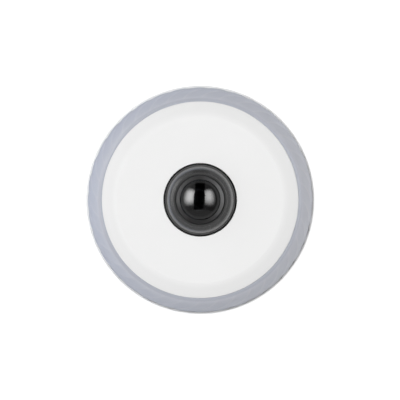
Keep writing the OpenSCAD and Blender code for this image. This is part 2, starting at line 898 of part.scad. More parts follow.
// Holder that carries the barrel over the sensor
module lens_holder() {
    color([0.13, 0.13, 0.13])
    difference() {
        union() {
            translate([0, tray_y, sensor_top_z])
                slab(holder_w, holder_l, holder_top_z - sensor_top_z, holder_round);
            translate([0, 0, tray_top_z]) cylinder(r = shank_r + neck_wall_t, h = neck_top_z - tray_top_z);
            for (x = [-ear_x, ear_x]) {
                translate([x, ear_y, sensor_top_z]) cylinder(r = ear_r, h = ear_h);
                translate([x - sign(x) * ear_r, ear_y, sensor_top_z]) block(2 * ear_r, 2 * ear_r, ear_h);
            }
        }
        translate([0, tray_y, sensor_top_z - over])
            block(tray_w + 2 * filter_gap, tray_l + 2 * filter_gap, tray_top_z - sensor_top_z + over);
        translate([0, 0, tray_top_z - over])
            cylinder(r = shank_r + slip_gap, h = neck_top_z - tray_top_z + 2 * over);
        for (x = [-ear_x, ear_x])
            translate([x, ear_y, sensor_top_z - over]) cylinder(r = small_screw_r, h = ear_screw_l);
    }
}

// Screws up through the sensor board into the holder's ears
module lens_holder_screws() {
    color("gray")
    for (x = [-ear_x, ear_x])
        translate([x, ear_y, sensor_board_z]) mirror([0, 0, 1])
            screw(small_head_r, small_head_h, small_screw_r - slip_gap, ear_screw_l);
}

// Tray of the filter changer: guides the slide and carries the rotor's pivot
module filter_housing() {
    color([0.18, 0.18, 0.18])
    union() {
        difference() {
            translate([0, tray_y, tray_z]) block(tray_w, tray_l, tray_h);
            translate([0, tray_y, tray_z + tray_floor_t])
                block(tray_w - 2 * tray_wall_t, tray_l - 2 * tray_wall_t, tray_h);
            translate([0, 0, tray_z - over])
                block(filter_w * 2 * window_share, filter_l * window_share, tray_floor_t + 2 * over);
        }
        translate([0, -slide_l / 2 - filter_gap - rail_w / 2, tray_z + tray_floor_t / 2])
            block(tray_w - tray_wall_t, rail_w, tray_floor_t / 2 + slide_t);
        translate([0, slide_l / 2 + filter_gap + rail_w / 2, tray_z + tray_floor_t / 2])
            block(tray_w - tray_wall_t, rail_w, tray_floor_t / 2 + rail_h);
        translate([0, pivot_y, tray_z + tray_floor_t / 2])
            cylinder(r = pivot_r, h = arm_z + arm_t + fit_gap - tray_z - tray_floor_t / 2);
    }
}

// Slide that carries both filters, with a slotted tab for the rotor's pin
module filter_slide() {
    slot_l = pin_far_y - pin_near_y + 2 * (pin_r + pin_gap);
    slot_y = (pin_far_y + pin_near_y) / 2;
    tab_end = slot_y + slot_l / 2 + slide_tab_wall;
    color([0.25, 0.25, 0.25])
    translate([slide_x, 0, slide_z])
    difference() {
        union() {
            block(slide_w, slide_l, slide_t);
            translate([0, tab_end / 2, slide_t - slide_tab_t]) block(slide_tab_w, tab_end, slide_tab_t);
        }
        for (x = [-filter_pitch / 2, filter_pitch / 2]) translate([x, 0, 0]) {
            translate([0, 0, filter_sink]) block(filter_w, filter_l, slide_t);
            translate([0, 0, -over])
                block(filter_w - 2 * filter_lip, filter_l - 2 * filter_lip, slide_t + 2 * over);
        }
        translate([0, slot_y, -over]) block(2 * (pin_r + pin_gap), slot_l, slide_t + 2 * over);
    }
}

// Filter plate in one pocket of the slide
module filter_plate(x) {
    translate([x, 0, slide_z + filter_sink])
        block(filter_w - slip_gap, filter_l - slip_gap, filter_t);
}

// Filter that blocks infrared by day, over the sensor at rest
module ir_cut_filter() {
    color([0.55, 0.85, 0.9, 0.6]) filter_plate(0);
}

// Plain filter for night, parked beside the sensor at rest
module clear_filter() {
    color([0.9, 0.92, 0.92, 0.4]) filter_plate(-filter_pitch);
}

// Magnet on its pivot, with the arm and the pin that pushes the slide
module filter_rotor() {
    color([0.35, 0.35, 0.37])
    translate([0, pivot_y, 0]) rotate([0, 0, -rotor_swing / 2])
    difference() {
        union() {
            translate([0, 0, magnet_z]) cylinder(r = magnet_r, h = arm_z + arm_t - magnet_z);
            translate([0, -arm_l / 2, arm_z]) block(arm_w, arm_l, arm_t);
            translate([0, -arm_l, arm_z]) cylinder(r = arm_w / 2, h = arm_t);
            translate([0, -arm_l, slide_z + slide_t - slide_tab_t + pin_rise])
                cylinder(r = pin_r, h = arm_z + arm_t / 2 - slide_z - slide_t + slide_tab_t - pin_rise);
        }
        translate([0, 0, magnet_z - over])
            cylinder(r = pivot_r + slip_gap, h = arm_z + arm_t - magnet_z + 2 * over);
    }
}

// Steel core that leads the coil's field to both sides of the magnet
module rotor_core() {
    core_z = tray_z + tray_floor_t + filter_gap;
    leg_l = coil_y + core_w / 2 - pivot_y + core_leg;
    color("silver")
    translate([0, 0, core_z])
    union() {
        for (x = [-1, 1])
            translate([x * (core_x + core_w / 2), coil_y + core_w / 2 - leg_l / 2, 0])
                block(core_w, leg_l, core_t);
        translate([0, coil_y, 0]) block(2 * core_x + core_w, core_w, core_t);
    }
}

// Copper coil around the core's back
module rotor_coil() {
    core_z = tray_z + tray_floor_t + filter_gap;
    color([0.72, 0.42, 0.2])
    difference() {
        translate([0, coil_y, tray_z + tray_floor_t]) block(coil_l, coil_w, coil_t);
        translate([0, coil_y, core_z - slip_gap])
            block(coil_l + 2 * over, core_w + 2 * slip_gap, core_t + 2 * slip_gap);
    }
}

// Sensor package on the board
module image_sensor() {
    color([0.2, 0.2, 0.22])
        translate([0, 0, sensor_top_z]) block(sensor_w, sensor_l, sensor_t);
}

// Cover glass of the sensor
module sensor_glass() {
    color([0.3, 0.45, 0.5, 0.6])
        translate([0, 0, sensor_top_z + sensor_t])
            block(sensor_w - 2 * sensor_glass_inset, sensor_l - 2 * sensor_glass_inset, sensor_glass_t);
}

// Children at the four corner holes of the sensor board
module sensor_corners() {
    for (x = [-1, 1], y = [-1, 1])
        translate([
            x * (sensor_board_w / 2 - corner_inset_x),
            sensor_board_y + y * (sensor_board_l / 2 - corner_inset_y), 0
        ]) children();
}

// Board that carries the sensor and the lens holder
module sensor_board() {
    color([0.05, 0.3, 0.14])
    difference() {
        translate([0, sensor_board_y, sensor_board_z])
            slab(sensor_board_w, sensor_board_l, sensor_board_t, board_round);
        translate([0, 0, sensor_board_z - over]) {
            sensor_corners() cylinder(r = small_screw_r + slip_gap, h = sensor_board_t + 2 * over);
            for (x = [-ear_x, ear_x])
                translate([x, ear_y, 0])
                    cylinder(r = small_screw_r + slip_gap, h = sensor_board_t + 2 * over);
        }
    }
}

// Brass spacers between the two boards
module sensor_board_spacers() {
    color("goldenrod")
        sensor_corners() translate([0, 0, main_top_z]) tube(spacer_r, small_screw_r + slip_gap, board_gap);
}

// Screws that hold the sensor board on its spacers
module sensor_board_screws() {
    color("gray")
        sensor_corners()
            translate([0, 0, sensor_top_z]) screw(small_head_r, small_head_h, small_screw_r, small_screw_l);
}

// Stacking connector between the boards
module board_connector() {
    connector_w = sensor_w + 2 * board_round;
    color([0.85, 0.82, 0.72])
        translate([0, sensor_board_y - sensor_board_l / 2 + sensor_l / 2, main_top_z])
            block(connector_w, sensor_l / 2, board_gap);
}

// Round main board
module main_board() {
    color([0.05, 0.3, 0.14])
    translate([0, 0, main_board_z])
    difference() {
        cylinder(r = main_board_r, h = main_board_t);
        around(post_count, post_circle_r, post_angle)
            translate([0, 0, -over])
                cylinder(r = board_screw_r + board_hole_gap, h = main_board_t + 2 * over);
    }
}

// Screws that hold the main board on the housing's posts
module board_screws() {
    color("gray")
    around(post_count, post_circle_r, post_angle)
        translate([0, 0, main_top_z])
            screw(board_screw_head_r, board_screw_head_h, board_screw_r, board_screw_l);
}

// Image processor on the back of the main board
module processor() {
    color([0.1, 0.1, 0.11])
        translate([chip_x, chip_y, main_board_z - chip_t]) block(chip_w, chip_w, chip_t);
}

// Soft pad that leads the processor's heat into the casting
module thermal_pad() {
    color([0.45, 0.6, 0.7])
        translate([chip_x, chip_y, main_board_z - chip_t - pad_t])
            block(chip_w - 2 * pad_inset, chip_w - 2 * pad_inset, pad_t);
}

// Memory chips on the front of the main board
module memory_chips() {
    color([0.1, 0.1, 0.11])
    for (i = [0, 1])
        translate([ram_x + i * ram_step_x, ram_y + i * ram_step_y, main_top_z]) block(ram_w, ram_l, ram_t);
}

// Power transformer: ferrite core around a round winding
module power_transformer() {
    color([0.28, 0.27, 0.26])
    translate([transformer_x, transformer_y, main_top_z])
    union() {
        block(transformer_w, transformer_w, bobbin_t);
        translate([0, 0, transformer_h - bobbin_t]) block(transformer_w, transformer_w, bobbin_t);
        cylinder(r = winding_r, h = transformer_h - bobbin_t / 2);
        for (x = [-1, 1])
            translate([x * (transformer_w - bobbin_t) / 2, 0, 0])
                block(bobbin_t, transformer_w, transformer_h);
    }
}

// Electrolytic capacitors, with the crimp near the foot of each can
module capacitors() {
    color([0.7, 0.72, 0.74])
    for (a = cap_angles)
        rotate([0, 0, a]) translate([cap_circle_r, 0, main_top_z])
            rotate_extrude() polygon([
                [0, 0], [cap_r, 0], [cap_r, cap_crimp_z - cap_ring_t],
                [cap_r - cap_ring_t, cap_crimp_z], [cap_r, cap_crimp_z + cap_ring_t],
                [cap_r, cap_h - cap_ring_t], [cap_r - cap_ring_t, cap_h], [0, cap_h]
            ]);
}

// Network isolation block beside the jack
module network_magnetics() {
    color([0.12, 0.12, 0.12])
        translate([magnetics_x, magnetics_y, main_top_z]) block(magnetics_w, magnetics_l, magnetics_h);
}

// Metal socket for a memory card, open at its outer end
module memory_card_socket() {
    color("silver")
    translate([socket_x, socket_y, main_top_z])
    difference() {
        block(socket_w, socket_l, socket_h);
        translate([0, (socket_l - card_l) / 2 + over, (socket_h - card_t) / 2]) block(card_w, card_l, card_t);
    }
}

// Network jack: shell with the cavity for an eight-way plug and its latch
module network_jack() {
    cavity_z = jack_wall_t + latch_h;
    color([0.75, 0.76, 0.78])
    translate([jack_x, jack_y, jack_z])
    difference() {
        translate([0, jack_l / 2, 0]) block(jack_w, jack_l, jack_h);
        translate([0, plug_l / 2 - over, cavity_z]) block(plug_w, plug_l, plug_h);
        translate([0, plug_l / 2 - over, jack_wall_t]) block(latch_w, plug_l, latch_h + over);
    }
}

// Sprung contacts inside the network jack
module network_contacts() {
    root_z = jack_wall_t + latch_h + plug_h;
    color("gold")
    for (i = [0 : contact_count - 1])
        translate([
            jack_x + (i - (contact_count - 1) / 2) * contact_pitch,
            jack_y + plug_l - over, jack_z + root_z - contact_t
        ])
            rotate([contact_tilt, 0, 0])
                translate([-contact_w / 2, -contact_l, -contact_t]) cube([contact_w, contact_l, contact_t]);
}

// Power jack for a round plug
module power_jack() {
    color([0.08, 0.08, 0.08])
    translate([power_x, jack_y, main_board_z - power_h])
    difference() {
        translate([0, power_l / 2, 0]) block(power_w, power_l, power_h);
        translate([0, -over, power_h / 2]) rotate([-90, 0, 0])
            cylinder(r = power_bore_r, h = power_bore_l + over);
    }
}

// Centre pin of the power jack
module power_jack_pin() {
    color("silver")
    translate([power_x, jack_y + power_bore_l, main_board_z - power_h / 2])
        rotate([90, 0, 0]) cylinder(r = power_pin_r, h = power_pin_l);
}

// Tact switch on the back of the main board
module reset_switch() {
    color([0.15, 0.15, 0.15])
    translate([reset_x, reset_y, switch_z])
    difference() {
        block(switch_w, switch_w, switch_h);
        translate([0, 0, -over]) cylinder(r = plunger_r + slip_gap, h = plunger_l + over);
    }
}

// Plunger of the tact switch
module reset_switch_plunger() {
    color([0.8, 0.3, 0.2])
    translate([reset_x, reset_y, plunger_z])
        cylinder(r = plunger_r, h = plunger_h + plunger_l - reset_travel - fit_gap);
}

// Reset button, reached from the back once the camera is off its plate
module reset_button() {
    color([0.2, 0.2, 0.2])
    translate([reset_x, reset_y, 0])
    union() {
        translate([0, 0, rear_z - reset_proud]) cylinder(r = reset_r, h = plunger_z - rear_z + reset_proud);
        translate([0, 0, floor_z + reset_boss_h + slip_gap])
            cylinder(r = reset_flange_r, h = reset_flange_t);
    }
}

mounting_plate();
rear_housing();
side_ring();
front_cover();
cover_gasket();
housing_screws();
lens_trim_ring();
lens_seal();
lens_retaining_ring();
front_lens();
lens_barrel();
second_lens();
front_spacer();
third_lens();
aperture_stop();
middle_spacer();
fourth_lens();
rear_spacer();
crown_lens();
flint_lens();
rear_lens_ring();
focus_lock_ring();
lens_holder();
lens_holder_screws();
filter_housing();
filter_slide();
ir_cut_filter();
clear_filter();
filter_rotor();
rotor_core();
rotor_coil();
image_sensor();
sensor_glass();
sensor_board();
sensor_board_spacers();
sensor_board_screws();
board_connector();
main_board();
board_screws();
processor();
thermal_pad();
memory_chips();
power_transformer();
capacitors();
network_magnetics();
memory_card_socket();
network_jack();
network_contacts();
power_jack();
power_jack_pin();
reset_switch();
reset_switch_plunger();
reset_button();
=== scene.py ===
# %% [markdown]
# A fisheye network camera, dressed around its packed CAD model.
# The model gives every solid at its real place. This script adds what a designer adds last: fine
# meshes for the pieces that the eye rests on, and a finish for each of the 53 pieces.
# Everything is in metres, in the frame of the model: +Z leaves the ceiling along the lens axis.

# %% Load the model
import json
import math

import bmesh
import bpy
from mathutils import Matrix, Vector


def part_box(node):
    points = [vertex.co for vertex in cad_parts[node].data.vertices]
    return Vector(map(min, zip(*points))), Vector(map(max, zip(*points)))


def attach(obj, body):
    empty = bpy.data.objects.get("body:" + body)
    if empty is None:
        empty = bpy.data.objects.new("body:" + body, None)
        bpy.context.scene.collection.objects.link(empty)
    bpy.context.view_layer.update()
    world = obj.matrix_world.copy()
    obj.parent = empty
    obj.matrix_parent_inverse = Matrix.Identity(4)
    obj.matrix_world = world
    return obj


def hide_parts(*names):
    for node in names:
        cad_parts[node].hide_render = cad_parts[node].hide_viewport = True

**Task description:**
Repeat only the lines running from the line that contains "obj.matrix_world = world" through the last line above, inclusive.

**Final result:**
    obj.matrix_world = world
    return obj


def hide_parts(*names):
    for node in names:
        cad_parts[node].hide_render = cad_parts[node].hide_viewport = True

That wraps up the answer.